- _What is expected_:
The records below hold a stretch from the line with "notches = (-detent_step, 0, detent_step)" through the line with "before = set(bpy.data.objects)"; return exactly those lines, ends included, and nothing more.

- _Source data_:

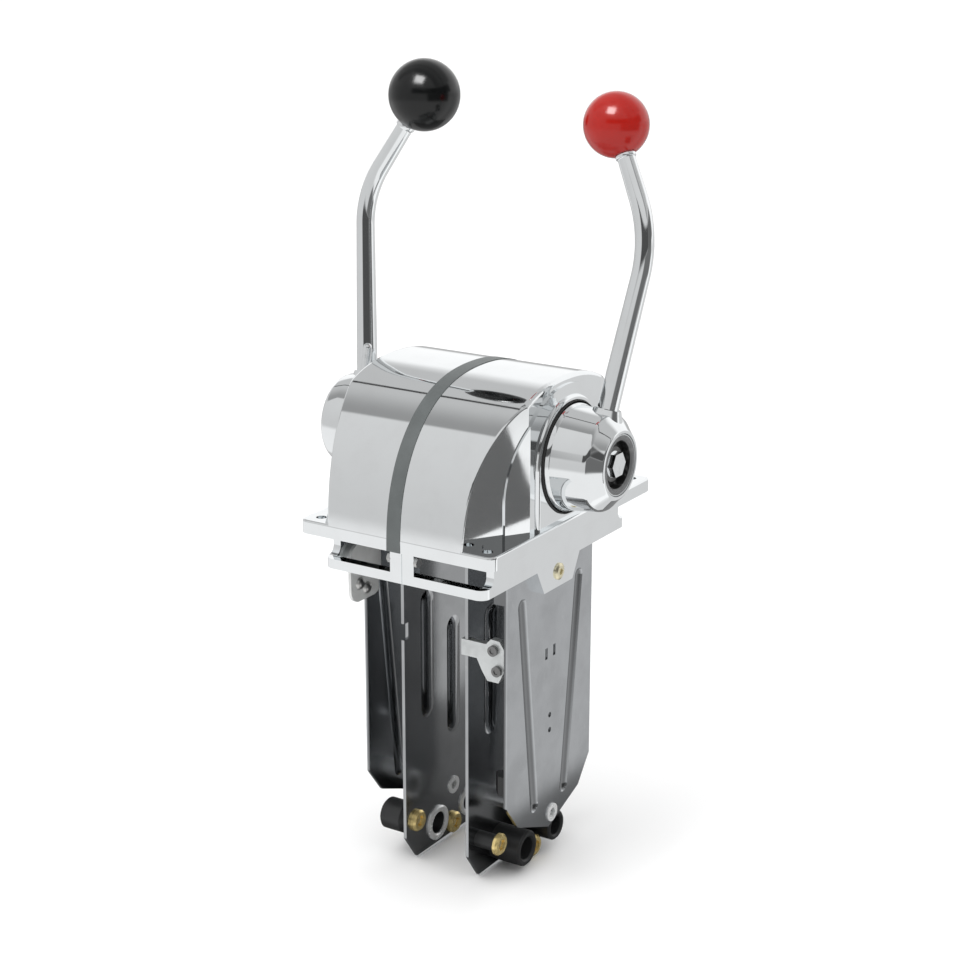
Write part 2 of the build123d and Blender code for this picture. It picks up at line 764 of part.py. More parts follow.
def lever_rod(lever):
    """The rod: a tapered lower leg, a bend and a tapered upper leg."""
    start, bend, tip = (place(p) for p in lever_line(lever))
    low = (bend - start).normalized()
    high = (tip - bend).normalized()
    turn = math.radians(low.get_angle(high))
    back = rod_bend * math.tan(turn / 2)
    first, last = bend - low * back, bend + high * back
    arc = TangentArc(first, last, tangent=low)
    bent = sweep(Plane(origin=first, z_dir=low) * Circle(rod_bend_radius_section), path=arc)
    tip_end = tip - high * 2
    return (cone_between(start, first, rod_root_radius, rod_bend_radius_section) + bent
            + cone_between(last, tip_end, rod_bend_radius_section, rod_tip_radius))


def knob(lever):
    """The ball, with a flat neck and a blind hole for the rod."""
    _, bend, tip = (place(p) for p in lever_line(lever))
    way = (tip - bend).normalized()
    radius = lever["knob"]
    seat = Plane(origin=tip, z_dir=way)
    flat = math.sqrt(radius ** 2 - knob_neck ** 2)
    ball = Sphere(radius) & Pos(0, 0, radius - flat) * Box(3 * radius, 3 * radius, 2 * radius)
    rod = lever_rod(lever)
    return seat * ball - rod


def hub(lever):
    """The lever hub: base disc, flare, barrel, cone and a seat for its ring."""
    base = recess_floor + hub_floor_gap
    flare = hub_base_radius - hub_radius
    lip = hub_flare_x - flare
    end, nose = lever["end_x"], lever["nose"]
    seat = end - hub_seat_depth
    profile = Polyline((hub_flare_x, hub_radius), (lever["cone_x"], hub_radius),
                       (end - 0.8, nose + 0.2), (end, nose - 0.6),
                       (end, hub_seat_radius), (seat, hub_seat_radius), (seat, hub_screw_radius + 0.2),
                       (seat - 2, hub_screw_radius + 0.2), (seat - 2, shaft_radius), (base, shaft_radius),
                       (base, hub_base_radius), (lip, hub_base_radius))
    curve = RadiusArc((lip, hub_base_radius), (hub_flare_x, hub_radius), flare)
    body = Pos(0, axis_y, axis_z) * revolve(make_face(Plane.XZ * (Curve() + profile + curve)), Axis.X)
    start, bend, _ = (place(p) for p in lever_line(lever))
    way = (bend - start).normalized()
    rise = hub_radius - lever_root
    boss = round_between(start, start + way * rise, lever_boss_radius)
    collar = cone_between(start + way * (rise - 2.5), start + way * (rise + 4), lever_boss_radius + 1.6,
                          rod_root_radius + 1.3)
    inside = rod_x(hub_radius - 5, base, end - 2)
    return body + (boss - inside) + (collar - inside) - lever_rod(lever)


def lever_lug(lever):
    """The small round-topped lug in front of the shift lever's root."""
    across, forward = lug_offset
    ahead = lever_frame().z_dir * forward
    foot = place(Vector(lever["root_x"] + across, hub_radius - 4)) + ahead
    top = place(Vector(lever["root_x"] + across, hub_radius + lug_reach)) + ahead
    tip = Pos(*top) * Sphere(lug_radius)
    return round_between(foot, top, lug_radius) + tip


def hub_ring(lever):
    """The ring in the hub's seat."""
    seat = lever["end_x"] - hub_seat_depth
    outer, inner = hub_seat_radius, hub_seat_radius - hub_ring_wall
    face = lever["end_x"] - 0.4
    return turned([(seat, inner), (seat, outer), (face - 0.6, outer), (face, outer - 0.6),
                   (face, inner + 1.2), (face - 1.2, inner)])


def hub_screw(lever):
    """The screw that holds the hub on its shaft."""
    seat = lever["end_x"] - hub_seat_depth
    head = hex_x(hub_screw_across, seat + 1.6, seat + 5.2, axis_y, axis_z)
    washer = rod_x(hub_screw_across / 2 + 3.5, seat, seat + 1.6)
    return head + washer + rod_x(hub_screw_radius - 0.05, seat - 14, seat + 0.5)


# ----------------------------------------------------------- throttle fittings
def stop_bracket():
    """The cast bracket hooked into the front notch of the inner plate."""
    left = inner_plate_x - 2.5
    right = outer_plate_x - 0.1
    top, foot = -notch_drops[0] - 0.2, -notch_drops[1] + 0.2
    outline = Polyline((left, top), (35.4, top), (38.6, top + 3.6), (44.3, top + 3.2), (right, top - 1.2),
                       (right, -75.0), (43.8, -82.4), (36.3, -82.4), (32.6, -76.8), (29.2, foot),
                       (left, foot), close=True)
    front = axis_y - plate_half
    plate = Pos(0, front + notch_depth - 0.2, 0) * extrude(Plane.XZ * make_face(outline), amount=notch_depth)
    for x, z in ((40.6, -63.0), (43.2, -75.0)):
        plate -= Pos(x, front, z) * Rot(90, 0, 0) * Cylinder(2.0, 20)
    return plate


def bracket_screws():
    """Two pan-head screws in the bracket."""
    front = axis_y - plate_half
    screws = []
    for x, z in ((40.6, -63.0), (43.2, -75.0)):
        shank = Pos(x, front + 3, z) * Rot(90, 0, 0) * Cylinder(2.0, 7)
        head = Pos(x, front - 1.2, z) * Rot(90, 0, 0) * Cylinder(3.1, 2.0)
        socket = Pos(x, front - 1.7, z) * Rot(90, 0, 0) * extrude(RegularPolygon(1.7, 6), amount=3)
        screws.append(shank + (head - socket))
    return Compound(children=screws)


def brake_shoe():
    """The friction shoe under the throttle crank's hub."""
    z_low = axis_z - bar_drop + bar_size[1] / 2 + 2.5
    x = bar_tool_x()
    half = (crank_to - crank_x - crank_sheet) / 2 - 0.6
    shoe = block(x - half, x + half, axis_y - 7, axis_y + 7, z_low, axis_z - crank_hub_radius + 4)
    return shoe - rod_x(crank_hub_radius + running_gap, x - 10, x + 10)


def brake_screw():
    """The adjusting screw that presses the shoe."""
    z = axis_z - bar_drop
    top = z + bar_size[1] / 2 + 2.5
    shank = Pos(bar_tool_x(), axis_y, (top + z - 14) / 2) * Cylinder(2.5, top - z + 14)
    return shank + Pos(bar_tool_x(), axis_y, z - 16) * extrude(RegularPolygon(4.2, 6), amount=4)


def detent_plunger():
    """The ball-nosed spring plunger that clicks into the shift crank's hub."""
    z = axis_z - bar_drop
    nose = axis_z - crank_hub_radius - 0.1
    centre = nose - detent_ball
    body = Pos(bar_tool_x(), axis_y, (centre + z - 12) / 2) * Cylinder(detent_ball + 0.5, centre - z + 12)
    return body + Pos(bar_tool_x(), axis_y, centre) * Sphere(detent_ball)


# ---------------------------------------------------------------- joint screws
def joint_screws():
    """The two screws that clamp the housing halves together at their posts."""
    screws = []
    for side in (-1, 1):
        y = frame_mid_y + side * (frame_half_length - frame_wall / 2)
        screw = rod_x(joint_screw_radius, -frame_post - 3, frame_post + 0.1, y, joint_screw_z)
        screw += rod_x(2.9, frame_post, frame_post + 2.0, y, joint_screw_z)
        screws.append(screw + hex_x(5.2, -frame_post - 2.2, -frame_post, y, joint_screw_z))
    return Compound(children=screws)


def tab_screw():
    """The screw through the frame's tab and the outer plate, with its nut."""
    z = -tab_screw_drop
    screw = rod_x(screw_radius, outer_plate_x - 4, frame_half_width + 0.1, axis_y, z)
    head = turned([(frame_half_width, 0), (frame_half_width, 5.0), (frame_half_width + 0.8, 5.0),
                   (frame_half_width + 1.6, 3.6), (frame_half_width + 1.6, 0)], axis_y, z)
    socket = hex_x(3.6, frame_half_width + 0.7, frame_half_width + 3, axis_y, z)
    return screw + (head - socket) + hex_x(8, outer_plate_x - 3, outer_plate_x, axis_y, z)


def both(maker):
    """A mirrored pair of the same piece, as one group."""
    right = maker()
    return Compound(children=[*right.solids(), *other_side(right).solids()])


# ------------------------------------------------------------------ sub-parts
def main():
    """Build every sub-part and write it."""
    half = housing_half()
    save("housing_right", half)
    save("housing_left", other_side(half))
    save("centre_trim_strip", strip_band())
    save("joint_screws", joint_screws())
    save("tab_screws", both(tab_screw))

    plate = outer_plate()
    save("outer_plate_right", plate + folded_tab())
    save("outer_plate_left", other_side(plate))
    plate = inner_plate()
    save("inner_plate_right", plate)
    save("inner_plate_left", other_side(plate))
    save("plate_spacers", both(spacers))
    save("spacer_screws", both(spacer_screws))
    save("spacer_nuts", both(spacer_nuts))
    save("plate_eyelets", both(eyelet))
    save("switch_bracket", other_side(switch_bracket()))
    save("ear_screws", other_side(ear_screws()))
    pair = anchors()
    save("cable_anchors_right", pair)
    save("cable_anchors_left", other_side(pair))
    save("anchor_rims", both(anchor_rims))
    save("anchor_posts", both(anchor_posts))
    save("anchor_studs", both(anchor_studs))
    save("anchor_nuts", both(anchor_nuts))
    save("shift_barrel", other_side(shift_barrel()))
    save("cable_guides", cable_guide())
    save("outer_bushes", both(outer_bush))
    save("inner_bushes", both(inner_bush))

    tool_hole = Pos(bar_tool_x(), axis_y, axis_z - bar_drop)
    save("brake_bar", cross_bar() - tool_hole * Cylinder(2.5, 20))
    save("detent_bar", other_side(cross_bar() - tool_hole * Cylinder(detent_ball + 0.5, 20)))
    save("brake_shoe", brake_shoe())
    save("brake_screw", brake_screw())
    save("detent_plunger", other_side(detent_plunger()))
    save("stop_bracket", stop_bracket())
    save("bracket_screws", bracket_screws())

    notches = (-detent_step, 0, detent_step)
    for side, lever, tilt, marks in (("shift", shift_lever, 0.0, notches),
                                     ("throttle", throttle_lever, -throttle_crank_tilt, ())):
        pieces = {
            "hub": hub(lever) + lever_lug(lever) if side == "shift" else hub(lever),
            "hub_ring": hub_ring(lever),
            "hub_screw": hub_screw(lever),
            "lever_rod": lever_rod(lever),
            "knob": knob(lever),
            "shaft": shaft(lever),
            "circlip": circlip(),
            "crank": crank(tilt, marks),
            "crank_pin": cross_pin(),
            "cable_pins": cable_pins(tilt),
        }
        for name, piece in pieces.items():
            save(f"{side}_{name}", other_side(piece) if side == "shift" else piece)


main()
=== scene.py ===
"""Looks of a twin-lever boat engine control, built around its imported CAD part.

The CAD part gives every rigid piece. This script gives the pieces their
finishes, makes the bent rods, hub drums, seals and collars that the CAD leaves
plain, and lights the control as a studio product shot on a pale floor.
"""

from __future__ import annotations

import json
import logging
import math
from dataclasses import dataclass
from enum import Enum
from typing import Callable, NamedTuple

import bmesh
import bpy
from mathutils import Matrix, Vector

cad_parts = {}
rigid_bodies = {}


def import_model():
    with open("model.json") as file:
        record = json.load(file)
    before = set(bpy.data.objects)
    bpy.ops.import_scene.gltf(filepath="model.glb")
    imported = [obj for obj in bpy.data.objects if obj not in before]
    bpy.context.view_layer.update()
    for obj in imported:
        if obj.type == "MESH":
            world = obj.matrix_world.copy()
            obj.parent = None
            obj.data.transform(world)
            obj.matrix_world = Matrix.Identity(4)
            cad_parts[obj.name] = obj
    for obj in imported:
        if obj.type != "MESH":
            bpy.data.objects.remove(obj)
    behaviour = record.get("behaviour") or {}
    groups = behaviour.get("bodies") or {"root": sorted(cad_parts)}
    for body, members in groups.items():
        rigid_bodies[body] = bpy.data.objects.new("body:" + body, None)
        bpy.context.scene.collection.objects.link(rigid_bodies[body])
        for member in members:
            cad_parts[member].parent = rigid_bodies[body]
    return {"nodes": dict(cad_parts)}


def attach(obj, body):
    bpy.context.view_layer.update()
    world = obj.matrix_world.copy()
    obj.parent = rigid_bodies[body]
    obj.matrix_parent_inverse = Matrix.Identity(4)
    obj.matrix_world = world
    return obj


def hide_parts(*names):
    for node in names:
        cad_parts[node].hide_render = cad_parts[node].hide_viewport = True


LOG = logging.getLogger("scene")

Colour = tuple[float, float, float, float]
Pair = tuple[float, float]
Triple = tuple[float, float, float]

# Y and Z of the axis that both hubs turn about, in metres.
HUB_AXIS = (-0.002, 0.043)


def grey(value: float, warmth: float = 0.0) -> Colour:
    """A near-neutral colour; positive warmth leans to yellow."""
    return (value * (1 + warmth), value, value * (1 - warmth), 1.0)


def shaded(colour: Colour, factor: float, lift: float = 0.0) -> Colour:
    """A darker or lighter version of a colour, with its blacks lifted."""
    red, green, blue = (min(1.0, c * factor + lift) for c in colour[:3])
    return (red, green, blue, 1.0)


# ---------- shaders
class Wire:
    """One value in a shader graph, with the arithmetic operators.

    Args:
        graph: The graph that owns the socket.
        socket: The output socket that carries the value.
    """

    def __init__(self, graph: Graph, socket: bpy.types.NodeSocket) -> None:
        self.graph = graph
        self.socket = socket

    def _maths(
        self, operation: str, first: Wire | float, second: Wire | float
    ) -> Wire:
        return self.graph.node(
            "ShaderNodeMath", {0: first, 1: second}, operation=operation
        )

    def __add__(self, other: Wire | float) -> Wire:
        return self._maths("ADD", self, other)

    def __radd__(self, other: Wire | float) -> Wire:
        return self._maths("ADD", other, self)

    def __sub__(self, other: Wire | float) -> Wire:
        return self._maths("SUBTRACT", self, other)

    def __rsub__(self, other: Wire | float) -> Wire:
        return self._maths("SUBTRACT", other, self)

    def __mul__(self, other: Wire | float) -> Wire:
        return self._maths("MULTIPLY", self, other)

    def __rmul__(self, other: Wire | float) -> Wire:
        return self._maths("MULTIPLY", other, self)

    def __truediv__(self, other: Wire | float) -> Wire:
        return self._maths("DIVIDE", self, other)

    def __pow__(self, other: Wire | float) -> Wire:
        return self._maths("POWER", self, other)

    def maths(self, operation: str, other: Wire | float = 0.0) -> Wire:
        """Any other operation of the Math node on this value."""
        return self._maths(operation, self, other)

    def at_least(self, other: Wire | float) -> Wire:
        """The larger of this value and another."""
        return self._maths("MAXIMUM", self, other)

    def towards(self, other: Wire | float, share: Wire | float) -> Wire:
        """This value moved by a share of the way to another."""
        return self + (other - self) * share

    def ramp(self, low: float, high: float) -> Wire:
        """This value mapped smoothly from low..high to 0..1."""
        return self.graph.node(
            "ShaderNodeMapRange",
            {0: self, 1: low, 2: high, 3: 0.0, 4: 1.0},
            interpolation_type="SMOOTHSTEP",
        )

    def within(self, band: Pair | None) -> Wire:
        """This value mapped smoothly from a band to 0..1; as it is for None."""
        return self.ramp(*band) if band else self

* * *

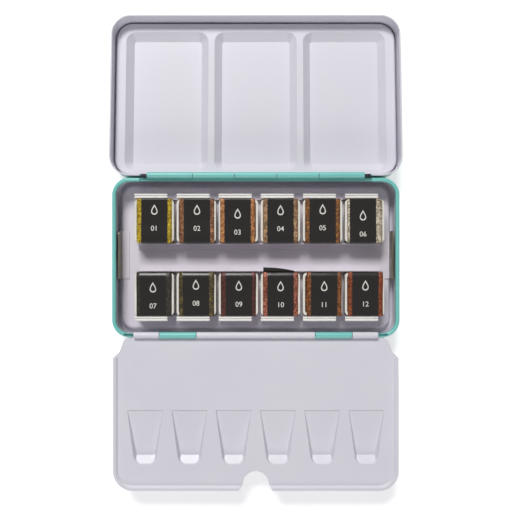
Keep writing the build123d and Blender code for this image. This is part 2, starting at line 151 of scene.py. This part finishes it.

- _Exercise solution_:
    notches = (-detent_step, 0, detent_step)
    for side, lever, tilt, marks in (("shift", shift_lever, 0.0, notches),
                                     ("throttle", throttle_lever, -throttle_crank_tilt, ())):
        pieces = {
            "hub": hub(lever) + lever_lug(lever) if side == "shift" else hub(lever),
            "hub_ring": hub_ring(lever),
            "hub_screw": hub_screw(lever),
            "lever_rod": lever_rod(lever),
            "knob": knob(lever),
            "shaft": shaft(lever),
            "circlip": circlip(),
            "crank": crank(tilt, marks),
            "crank_pin": cross_pin(),
            "cable_pins": cable_pins(tilt),
        }
        for name, piece in pieces.items():
            save(f"{side}_{name}", other_side(piece) if side == "shift" else piece)


main()
=== scene.py ===
"""Looks of a twin-lever boat engine control, built around its imported CAD part.

The CAD part gives every rigid piece. This script gives the pieces their
finishes, makes the bent rods, hub drums, seals and collars that the CAD leaves
plain, and lights the control as a studio product shot on a pale floor.
"""

from __future__ import annotations

import json
import logging
import math
from dataclasses import dataclass
from enum import Enum
from typing import Callable, NamedTuple

import bmesh
import bpy
from mathutils import Matrix, Vector

cad_parts = {}
rigid_bodies = {}


def import_model():
    with open("model.json") as file:
        record = json.load(file)
    before = set(bpy.data.objects)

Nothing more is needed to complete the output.